Exercise prompt →
Pick out and copy every line below that has the word "from".
════════
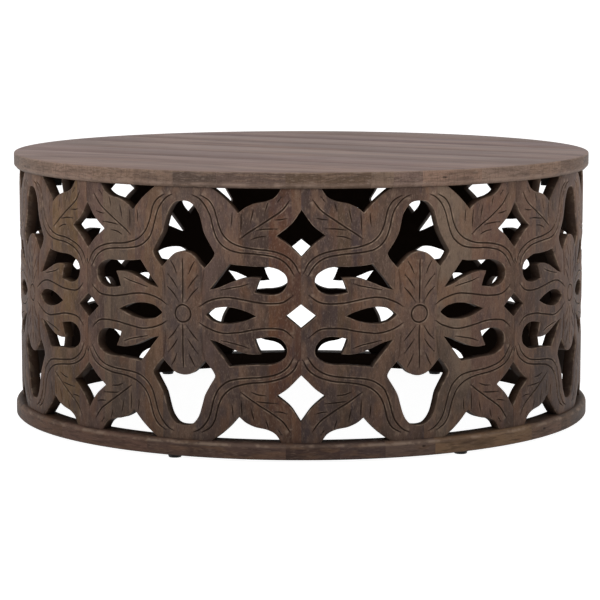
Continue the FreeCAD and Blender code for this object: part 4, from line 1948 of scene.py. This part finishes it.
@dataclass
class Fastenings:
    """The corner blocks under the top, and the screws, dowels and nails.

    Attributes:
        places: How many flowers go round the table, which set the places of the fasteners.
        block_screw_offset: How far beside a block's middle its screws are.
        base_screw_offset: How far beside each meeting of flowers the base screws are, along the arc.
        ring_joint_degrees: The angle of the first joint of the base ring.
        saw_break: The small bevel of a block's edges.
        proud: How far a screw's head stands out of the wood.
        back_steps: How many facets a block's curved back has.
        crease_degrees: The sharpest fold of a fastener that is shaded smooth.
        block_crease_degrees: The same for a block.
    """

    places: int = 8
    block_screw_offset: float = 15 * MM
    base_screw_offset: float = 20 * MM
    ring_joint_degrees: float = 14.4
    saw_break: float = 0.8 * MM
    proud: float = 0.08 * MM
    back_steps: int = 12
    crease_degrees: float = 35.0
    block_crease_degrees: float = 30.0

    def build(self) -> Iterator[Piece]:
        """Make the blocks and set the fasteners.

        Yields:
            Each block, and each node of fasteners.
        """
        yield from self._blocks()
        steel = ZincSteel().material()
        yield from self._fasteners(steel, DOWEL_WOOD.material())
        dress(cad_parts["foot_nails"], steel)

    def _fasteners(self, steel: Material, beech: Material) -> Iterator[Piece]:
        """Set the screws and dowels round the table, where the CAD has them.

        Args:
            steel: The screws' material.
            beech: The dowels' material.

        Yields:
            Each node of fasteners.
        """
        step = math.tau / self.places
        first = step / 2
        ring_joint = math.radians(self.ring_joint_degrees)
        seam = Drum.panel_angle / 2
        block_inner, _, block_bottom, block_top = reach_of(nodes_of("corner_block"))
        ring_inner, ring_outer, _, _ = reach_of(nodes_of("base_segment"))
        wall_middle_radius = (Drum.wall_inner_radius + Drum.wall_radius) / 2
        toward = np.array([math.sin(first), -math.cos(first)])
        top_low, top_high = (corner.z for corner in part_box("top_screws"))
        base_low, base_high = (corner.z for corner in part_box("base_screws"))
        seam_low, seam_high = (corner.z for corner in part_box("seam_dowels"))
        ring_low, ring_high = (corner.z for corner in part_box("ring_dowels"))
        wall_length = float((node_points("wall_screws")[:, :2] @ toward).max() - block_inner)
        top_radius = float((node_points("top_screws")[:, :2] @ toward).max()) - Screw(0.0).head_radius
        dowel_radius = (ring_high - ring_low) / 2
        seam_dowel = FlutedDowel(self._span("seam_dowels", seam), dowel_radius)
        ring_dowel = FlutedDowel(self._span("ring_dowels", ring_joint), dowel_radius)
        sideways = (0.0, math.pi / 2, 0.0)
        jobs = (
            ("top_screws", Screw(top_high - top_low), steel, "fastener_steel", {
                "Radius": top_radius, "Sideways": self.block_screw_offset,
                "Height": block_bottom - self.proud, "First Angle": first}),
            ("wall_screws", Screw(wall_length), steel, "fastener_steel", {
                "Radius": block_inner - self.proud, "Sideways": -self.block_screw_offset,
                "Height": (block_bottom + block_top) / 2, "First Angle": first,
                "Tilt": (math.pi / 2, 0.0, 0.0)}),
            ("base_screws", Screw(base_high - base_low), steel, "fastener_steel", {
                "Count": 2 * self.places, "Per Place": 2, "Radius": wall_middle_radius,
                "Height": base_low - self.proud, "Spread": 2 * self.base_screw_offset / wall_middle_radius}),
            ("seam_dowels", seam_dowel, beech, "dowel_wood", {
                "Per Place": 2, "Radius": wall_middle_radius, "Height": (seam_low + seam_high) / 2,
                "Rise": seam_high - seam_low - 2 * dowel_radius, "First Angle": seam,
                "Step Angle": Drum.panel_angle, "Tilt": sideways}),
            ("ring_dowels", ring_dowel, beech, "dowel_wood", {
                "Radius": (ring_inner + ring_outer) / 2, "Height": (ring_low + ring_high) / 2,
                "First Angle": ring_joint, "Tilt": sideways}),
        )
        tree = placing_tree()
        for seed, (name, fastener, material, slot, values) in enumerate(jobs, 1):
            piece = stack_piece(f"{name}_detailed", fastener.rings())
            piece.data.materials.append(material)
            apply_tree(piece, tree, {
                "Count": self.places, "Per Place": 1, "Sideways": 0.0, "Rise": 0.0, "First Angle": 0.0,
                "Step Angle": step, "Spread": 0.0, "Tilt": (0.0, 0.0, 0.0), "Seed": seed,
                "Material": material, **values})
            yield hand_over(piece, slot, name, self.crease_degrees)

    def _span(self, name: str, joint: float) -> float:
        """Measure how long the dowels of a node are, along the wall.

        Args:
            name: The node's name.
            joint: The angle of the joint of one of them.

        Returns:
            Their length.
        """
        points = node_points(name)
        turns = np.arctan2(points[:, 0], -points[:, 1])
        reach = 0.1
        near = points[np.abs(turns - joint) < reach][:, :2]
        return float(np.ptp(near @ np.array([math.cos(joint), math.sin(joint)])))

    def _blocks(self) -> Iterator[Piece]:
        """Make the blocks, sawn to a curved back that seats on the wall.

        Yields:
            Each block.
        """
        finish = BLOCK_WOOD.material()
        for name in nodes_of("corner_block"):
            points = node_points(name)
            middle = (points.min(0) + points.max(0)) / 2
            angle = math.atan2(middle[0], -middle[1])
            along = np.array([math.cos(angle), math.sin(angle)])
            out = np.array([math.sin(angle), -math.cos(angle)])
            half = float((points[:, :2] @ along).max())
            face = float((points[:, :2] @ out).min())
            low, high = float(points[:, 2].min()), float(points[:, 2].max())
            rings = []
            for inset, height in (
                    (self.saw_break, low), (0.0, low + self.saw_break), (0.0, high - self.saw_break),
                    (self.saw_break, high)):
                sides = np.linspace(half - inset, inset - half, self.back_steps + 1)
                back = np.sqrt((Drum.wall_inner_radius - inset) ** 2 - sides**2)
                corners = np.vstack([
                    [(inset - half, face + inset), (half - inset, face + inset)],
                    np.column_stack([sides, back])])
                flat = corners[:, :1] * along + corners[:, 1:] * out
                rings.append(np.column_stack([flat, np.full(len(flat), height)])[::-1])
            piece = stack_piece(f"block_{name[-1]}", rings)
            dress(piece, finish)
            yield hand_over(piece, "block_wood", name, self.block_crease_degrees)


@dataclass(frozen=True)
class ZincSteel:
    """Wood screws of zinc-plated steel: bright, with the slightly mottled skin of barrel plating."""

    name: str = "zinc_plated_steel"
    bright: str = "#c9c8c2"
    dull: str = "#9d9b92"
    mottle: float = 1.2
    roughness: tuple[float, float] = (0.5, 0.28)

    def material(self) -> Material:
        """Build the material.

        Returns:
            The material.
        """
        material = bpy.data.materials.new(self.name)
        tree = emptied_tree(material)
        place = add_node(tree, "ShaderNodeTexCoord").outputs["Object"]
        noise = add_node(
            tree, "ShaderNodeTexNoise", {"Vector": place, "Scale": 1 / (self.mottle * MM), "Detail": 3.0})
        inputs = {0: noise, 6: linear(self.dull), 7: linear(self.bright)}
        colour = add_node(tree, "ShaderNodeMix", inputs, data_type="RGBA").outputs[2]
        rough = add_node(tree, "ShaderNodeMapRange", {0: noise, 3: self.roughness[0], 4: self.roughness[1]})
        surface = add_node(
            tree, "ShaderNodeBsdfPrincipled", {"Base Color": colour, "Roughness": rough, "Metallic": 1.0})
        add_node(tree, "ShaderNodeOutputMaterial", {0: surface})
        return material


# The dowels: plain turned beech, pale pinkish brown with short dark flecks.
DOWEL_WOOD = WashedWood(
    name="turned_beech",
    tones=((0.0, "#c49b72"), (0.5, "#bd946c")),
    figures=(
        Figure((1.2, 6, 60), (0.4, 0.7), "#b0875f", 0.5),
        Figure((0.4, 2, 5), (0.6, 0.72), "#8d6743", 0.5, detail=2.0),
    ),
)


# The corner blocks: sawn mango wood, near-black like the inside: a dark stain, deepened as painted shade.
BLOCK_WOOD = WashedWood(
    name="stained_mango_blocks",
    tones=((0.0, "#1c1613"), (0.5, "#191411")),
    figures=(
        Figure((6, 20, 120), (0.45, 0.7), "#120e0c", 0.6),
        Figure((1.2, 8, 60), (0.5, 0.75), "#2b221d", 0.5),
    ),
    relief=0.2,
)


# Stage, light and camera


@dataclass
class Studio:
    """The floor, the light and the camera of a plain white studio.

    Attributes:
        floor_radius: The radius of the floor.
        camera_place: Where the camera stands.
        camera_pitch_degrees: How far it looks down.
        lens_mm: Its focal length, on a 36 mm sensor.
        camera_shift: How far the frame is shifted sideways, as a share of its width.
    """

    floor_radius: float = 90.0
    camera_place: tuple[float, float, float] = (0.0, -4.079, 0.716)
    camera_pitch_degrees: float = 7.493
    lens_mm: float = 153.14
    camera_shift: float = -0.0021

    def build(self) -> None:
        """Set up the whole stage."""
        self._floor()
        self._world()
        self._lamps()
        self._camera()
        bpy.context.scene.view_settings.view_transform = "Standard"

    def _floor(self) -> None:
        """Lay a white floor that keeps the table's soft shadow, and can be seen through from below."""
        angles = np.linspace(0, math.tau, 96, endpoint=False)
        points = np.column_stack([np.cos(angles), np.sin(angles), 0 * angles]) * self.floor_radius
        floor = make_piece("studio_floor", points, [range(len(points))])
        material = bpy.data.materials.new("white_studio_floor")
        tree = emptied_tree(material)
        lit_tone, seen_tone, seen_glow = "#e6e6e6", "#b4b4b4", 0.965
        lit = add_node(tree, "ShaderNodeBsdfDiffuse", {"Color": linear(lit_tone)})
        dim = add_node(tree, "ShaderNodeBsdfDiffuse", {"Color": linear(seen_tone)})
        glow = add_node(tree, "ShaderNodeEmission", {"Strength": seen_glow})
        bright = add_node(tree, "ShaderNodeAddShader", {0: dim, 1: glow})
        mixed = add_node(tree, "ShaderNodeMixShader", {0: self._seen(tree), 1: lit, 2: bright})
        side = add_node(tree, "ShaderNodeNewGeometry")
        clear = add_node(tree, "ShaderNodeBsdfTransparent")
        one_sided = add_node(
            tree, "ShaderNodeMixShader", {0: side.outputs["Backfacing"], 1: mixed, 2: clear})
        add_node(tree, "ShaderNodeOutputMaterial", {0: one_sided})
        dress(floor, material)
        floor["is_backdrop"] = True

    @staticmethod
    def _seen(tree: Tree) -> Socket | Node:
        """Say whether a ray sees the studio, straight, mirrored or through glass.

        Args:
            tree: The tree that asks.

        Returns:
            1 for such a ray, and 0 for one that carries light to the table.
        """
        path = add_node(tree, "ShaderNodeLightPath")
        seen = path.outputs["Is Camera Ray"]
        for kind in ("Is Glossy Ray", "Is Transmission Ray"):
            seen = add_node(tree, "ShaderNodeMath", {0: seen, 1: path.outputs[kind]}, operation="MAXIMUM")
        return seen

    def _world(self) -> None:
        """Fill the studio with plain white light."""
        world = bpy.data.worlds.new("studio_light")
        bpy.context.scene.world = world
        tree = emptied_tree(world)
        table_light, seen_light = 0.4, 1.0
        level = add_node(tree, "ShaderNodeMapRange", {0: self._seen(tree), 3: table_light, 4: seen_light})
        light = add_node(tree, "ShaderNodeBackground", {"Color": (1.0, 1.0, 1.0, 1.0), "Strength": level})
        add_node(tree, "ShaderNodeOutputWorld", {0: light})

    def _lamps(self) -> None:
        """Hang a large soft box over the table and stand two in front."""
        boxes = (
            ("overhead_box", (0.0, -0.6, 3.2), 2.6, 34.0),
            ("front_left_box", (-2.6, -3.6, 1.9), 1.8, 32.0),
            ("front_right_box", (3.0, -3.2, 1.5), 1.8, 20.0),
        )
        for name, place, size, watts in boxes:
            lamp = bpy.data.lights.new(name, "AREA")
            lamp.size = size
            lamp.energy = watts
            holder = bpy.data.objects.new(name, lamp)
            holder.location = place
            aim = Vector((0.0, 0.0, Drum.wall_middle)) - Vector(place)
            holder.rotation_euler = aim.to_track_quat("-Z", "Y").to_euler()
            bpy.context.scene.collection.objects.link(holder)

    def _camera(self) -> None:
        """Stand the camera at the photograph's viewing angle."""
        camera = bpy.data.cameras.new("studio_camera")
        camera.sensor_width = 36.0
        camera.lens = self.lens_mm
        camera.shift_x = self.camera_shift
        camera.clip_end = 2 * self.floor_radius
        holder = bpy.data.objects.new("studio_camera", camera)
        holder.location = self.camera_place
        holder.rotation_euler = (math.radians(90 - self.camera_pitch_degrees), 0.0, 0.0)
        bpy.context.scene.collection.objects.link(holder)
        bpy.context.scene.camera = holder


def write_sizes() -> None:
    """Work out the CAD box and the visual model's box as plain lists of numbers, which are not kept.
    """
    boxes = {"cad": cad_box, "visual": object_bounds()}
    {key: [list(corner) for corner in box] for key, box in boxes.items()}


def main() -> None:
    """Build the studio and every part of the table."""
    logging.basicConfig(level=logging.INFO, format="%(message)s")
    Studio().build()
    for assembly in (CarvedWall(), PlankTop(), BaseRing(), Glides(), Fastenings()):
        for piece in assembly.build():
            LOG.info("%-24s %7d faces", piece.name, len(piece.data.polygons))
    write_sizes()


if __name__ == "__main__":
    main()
════════
Expected answer →
Continue the FreeCAD and Blender code for this object: part 4, from line 1948 of scene.py. This part finishes it.
        yield from self._blocks()
        yield from self._fasteners(steel, DOWEL_WOOD.material())
        """Lay a white floor that keeps the table's soft shadow, and can be seen through from below."""